Menu

Supply chain finance – untapped opportunities for SMEs

 

Abu Dhabi 25 January 2017

Small businesses can optimise the management of their working capital and cash, via supply chain finance solutions that are now offered in the market to their larger clients.

SMEs and MMEs (Mid-Market Enterprises) form an important component of large corporates’ physical supply chain. The businesses that fall under this category toil endlessly with the aim of providing uninterrupted supplies of critical goods and services (raw materials) to their larger clients. This allows the latter to convert/consolidate massive amount of supplies into finished goods and deliver them to the mass population in a timely manner. Maintaining a strong and healthy supply chain is critical for any corporate because any disruption here will result in unnecessary delays and costs. In order to keep the physical supply chain healthy, it is important that the financial needs of the companies that are part of this chain are handled promptly and efficiently.

SMEs’ typical challenges
Let’s take a closer look at some common challenges that companies typically face in this context.

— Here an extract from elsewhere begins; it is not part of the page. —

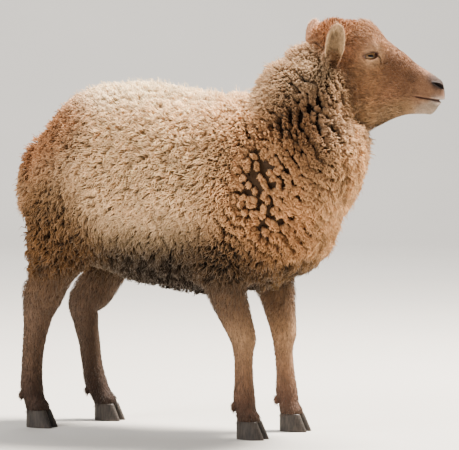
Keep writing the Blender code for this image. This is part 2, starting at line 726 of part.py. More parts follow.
def fleece_clumps(core):
    """Clumps all over the fleece of the body, neck and thighs."""
    spots, normals = scattered(core, CLUMP_COUNT, wool_height, CLUMP_SEED)
    heights = wool_height(spots)
    lies = lie_of_wool(spots)
    draw = np.random.default_rng(CLUMP_SEED + 1)
    made = []
    for k, spot in enumerate(spots):
        sizes = np.array(CLUMP_SIZES[draw.integers(len(CLUMP_SIZES))])
        sizes = sizes * (1 + CLUMP_VARIATION * draw.uniform(-1, 1, 3))
        sizes = sizes * (0.55 + 0.45 * heights[k] / CLUMP_HEIGHT)
        made.append(clump("clump", spot, normals[k], lies[k], sizes, heights[k]))
    return made


def tail_clumps(core):
    """Smaller clumps round the tail, hanging."""

    def on_tail(points):
        low, high = TAIL_CLUMPS_Z
        behind = (points[:, 0] < TAIL_CUT_X - 0.004) & (np.abs(points[:, 1]) < TAIL_HALF_WIDTH)
        return behind & (points[:, 2] > low) & (points[:, 2] < high)

    spots, normals = scattered(core, TAIL_COUNT, on_tail, CLUMP_SEED)
    hang = np.array(TAIL_HANG)
    return [clump("tail_clump", s, n, hang, TAIL_CLUMP, TAIL_FLEECE / 2) for s, n in zip(spots, normals)]


def poll_clumps(head):
    """Small clumps of the tuft on top of the head, between the ears, combed forwards."""

    def on_poll(points):
        along = (points[:, 0] - POLL_CENTRE[0]) / POLL_REACH[0]
        across = points[:, 1] / POLL_REACH[1]
        return (along**2 + across**2 < 1) & (points[:, 2] > 0.060)

    spots, normals = scattered(head, POLL_COUNT, on_poll, CLUMP_SEED)
    forwards = np.array(POLL_LIE)
    return [clump("poll_clump", s, n, forwards, POLL_CLUMP, POLL_HEIGHT) for s, n in zip(spots, normals)]


def build_head():
    """The head with its ears and closed lids, before the sockets and the mouth are cut."""
    along = np.concatenate(
        [
            np.linspace(HEAD_REAR_X + 0.001, 0.018, 4),
            np.linspace(0.034, 0.100, 7),
            np.linspace(0.114, 0.176, 6),
            MUZZLE_FRONT_X - MUZZLE_ROUND * (1 - np.sin(np.linspace(0.15, 1.45, 5))),
        ]
    )
    angle = np.linspace(0, 2 * math.pi, 26, endpoint=False)
    grid = np.meshgrid(along, angle, indexing="ij")
    made = tube("head", head_surface(*grid))
    additions = poll_clumps(made)
    for side_sign in (1, -1):
        additions.append(tube("ear", ear_points(side_sign, 9, 7)))
        centre = np.array(EYE_CENTRE) * (1, side_sign, 1)
        additions.append(lid_rim(side_sign))
        additions.append(ellipsoid("lids", centre, np.eye(3) * (EYE_RADIUS + LID_THICKNESS), 12, 6))
    boolean(made, additions, "UNION")
    made.data.transform(head_frame())
    return made


def face_cutters():
    """Cutters for the mouth, and for the nostril, eye socket and opening between the lids on each side."""
    cutters = [mouth_groove()]
    for side_sign in (1, -1):
        centre = np.array(EYE_CENTRE) * (1, side_sign, 1)
        cutters.append(ellipsoid("socket", centre, np.eye(3) * (EYE_RADIUS + GAP), 12, 6))
        cutters.append(almond(side_sign))
        cutters.append(nostril(side_sign))
    for cutter in cutters:
        cutter.data.transform(head_frame())
    return cutters


def claw(name, leg_name, inner):
    """One claw of a cloven hoof: rounded outside, flat towards the cleft, with a level sole."""
    sizes = FORELEG_SIZES if leg_name.startswith("fore") else HINDLEG_SIZES
    side_sign = 1 if leg_name.endswith("left") else -1
    path, _ = leg_values(sizes, STRIDES[leg_name], side_sign, np.array([1.0]))
    foot_x, foot_y = path[0, :2]
    outwards = -side_sign if inner else side_sign
    turn = np.linspace(0, 2 * math.pi, 10, endpoint=False)
    rings = []
    for share in (0.0, 0.5, 1.0):
        length = HOOF_LENGTH + (HOOF_TOP_LENGTH - HOOF_LENGTH) * share
        width = CLAW_WIDTH + (CLAW_TOP_WIDTH - CLAW_WIDTH) * share
        centre = foot_x + HOOF_REACH * (1 - share)
        point = 1 - 0.42 * np.maximum(np.cos(turn), 0) ** 2 * (1 - 0.6 * share)
        across = power(np.sin(turn), np.where(np.sin(turn) > 0, 0.9, 0.45))
        near = CLEFT / 2
        x = centre + length / 2 * np.cos(turn)
        y = foot_y + outwards * (near + width / 2 * (1 + across * point))
        z = np.full(len(turn), HOOF_HEIGHT * share)
        rings.append(np.stack([x, y, z], axis=1))
    return tube(name, np.array(rings))


def dewclaws(leg_name):
    """Two small horny knobs behind the fetlock."""
    sizes = FORELEG_SIZES if leg_name.startswith("fore") else HINDLEG_SIZES
    side_sign = 1 if leg_name.endswith("left") else -1
    path, values = leg_values(sizes, STRIDES[leg_name], side_sign, np.linspace(0, 1, 60))
    k = int(np.argmin(np.abs(path[:, 2] - DEWCLAW_Z)))
    made = []
    for outwards in (-1, 1):
        centre = path[k] + (-values[k, 3] + 0.0005, outwards * DEWCLAW_APART, -0.003)
        axes = np.eye(3) * DEWCLAW_RADIUS * np.array(DEWCLAW_SHAPE)[:, None]
        made.append(ellipsoid("dewclaw", centre, axes, 7, 3))
    return made


def box_along(name, corner, axes, low, high):
    """A box in a turned frame, from its low to its high corner."""
    corners = []
    for x in (low[0], high[0]):
        for y in (low[1], high[1]):
            for z in (low[2], high[2]):
                corners.append(corner + axes[0] * x + axes[1] * y + axes[2] * z)
    faces = [(0, 1, 3, 2), (4, 6, 7, 5), (0, 4, 5, 1), (2, 3, 7, 6), (0, 2, 6, 4), (1, 5, 7, 3)]
    made = new_mesh_object(name, corners, faces)
    turn_outwards(made)
    return made


def frame_from(normal, sideways):
    """Three square axes: the normal, the sideways direction and what is square to both."""
    normal = unit(normal)
    sideways = unit(np.asarray(sideways, float) - normal * (np.asarray(sideways, float) @ normal))
    return np.array((normal, sideways, np.cross(normal, sideways)))


def in_head(point):
    return np.array(head_frame() @ Vector(point))


def head_direction(vector):
    return np.array(head_frame().to_3x3() @ Vector(vector))


def head_region(slack):
    """All that lies ahead of the cut between the head and the neck."""
    axes = frame_from(head_direction(HEAD_CUT_NORMAL), head_direction((0, 1, 0)))
    return box_along("head_region", in_head(HEAD_CUT_POINT), axes, (-slack, -0.20, -0.25), (0.40, 0.20, 0.25))


def ear_region(side_sign, slack):
    """All of one ear outside its root."""
    normal = np.array(EAR_CUT_NORMAL) * (1, side_sign, 1)
    axes = frame_from(head_direction(normal), head_direction((1, 0, 0)))
    root = in_head(np.array(EAR_CUT_POINT) * (1, side_sign, 1))
    wide = EAR_HALF_WIDTH + 0.010 + slack
    return box_along("ear_region", root, axes, (-slack, -wide - 0.012, -0.090), (0.12, wide, 0.090))


def neck_region(slack):
    """The neck, from the cut at the withers and breast upwards."""
    axes = frame_from(NECK_CUT_NORMAL, (0, 1, 0))
    low, high = (-slack, -0.20, -0.30), (0.40, 0.20, 0.30)
    return box_along("neck_region", np.array(NECK_CUT_POINT), axes, low, high)


def foreleg_region(side_sign, slack):
    """A foreleg below the elbow cut."""
    low_y, high_y = sorted((side_sign * (0.024 - slack), side_sign * (0.126 + slack)))
    low = (0.074 - slack, low_y, -0.02)
    high = (0.216 + slack, high_y, FORELEG_CUT_Z + slack)
    return box_along("foreleg_region", np.zeros(3), np.eye(3), low, high)


def thigh_region(side_sign, slack):
    """A thigh, below a sloping cut and to its own side of the middle."""
    (front_x, front_z), (rear_x, rear_z) = THIGH_CUT
    front_x, lift, low_z = front_x + slack, slack * 1.2, -0.02
    outline = ((front_x, low_z), (front_x, front_z + lift), (rear_x, rear_z + lift), (rear_x, low_z))
    middle = side_sign * (GAP / 2 - slack)
    rings = []
    for y in (middle, side_sign * 0.20):
        rings.append([(x, y, z) for x, z in outline])
    return tube("thigh_region", np.array(rings))


def shank_region(side_sign, slack):
    """A hind leg below the wool of its thigh."""
    low_y, high_y = sorted((side_sign * (0.012 - slack), side_sign * (0.18 + slack)))
    low = (-0.340 - slack, low_y, -0.02)
    high = (-0.110 + slack, high_y, SHANK_CUT_Z + slack)
    return box_along("shank_region", np.zeros(3), np.eye(3), low, high)


def tail_region(slack):
    """The tail behind the rump."""
    low = (-0.40, -0.032 - slack, 0.345 - slack)
    high = (TAIL_CUT_X + slack, 0.032 + slack, 0.500 + slack)
    return box_along("tail_region", np.zeros(3), np.eye(3), low, high)


def part_off(whole, name, make_region, *facts):
    """Takes the part inside a region off the whole, leaving the thin gap between them."""
    taken = copy_of(whole, name)
    boolean(taken, [make_region(*facts, 0.0)], "INTERSECT")
    boolean(whole, [make_region(*facts, GAP)], "DIFFERENCE")
    return keep_largest(taken)


def finish(made, colour, roughness):
    """Gives a part its material, rounds its shading and carries it to the row's origin."""
    material = bpy.data.materials.new(made.name)
    material.use_nodes = True
    shader = material.node_tree.nodes["Principled BSDF"]
    shader.inputs["Base Color"].default_value = (*colour, 1)
    shader.inputs["Roughness"].default_value = roughness
    made.data.materials.clear()
    made.data.materials.append(material)
    made.data.transform(Matrix.Translation((-ROW_ORIGIN[0], -ROW_ORIGIN[1], 0)))
    made.data.shade_smooth()
    made.data.set_sharp_from_angle(angle=math.radians(55))


def main():
    for old in list(bpy.data.objects):
        bpy.data.objects.remove(old)
    whole = build_head()
    whole.name = "whole"
    pieces = [
        tube("neck_core", neck(NECK_FLEECE / 2, 8, 18)),
        tube("tail_core", tail(TAIL_FLEECE / 2, 7, 10)),
    ]
    for name in STRIDES:
        pieces.append(tube(name + "_core", leg(name, 0.5, 19, 10)))
        pieces += dewclaws(name)
    core = tube("torso_core", torso(BODY_FLEECE / 2, 13, 18))
    boolean(core, pieces, "UNION")
    clumps = fleece_clumps(core) + tail_clumps(core)
    boolean(core, clumps, "UNION")
    drop_short_edges(keep_largest(core), KEPT_FACES)
    boolean(whole, [core], "UNION")
    boolean(whole, face_cutters(), "DIFFERENCE")

    fleece_colour = (0.36, 0.22, 0.13)
    leg_colour = (0.16, 0.085, 0.045)
    face_colour = (0.30, 0.17, 0.10)
    parts = {}
    for side, side_sign in (("left", 1), ("right", -1)):
        parts["ear_" + side] = (part_off(whole, "ear_" + side, ear_region, side_sign), face_colour)
    parts["head"] = (part_off(whole, "head", head_region), face_colour)
    parts["neck"] = (part_off(whole, "neck", neck_region), fleece_colour)
    parts["tail"] = (part_off(whole, "tail", tail_region), fleece_colour)
    limbs = (
        ("foreleg_", foreleg_region, leg_colour),
        ("hindleg_", shank_region, leg_colour),
        ("thigh_", thigh_region, fleece_colour),
    )
    for side, side_sign in (("left", 1), ("right", -1)):
        for limb, region, colour in limbs:
            parts[limb + side] = (part_off(whole, limb + side, region, side_sign), colour)
    whole.name = "torso"
    parts["torso"] = (keep_largest(whole), fleece_colour)
    for made, colour in parts.values():
        finish(made, colour, 0.9)
    for side, side_sign in (("left", 1), ("right", -1)):
        centre = np.array(EYE_CENTRE) * (1, side_sign, 1)
        eye = ellipsoid("eye_" + side, centre, np.eye(3) * EYE_RADIUS, 12, 6)
        eye.data.transform(head_frame())
        finish(eye, (0.25, 0.13, 0.04), 0.15)
    for leg_name in STRIDES:
        for place, inner in (("inner", True), ("outer", False)):
            hoof_name = leg_name.replace("leg", "_hoof") + "_" + place
            finish(claw(hoof_name, leg_name, inner), (0.035, 0.025, 0.02), 0.5)


main()
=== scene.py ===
"""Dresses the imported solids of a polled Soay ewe: one skin, a coat of wool and hair, eyes and hooves.

Metres, +Z up, +X towards the breast, +Y to her left. Shapes are worked out in the maker's frame, whose
Y 0 runs through the middle of the body, and ROW_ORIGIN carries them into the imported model's frame.
"""

import json
import math
from collections import namedtuple

import bpy
import numpy as np
from bpy.props import FloatProperty, FloatVectorProperty, IntProperty, PointerProperty
from bpy.types import Operator, Panel, PropertyGroup
from mathutils import Matrix, Vector

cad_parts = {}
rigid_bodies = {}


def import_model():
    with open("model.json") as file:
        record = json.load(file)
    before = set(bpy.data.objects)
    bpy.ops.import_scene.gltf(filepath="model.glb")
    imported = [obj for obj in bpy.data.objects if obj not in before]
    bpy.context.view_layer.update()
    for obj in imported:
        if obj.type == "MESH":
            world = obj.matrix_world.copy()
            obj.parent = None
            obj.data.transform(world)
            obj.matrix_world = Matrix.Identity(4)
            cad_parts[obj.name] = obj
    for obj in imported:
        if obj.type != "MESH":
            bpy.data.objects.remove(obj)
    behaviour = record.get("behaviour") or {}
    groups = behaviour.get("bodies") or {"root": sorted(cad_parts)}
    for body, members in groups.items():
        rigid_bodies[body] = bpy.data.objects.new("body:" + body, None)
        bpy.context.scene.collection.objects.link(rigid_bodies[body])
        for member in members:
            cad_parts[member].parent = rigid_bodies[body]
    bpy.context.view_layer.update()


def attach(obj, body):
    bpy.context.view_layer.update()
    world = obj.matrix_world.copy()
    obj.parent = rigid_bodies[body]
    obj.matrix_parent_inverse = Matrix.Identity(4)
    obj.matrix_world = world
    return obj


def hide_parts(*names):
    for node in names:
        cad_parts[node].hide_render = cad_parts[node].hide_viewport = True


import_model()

bl_info = {
    "name": "Soay Ewe",
    "version": (1, 0, 0),
    "blender": (4, 5, 0),
    "location": "3D View > Sidebar > Ewe",
    "description": "Skin, fleece, hair, eyes and hooves of a standing Soay ewe",
    "category": "Object",
}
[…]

  • Negotiating a trade commercially can often be a win-lose proposition, especially if the negotiations revolve around financial considerations. Generally, the SME/MME ends up being on the receiving end and is therefore either left feeling the brunt or having to find its own way to manage business within the negotiated commercial terms.
  • Liquidity attracts liquidity. As compared to the SME/MME segment, large corporates have little problems in raising fresh liquidity in the market. Ironically, SMEs and MMEs are generally the ones that need to be kept liquid to ensure a healthy supply chain.
  • Banks and financial institutions have had a tough experience in the last few years during the financial crisis, which resulted in tighter regulations. Banks are now urged to follow stricter Know-your-client (KYC) requirements, stringent lending policies, improved pricing return hurdles, etc. This has made credit scarcer. Here again it’s the SMEs that end up being on the losing side of the financial negotiations.

Solutions for growth
So are there any solutions that can create a win-win situation both for large corporates and SME players? Absolutely. Here are a few suggestions of how banks, corporates and the SME/MME segment can create a mutually beneficial system of growth:

  • Banks need to ensure liquidity flows into the SME/MME segments without exposing themselves to undue risk on their own balance sheet;
  • Banks and large corporates need to collaborate and work together and piece the physical supply chain together with financial supply chain.

The significance of supply chain finance
Some banks today – including NBAD - have started offering large corporates what we call Supply Chain Finance (SCF) solutions. These solutions allow SME/MME suppliers to raise non-recourse finances against their receivables from the large corporate - typically at the large corporate sponsored lower interest rates. This helps suppliers generate liquidity at a lower financing rate, contributing to savings in their business. Corporates may ask for a share in the benefits of such reduced interest rates, however the overall deal should still work in favour of the supplier’s business.

This enables a win-win solution for both corporates and their suppliers for the following reasons:

  • SCF allows financing of domestic and cross border post shipment commercial transactions;
  • The buyer would buy goods/services in the normal course of their business from various suppliers giving them commercial payment terms;
  • This generates Accounts Receivables (A/R) in supplier’s books;
  • When using SCF as a tool, the buyer allows suppliers to sell the A/R for early cash to the bank , typically at buyer sponsored interest rate;
  • Buyer pays the bank on the commercially agreed due date with the supplier

A solid SCF solution with a high-level of automation streamlines the end-to-end process, making the entire experience hassle free for its users. The web-based platform is then fully secure and allows buyers and suppliers to undertake transactions by following a few simple instructions. For the buyer: SCF improves working capital and liquidity, fosters stable relationship with the supplier ensuring long-term partnerships and allows Off balance Sheet treatment (obligation should not qualify as Bank Debt). For the supplier: SCF infuses fresh liquidity, with a positive impact on cash flow, certainty of payment and a better understanding of the timeline and status of invoices, and provides additional source of financing without impacting existing credit limits.

The experience that a financial partner brings on board can help businesses unlock value from their supply chain and contribute to the creation of a flexible financing strategy. Partnerships of this kind create a rare win-win situation for the physical supply chain players and help the SME/MME segment concentrate on growing their business without worrying for burgeoning cost of debt or absence of liquidity.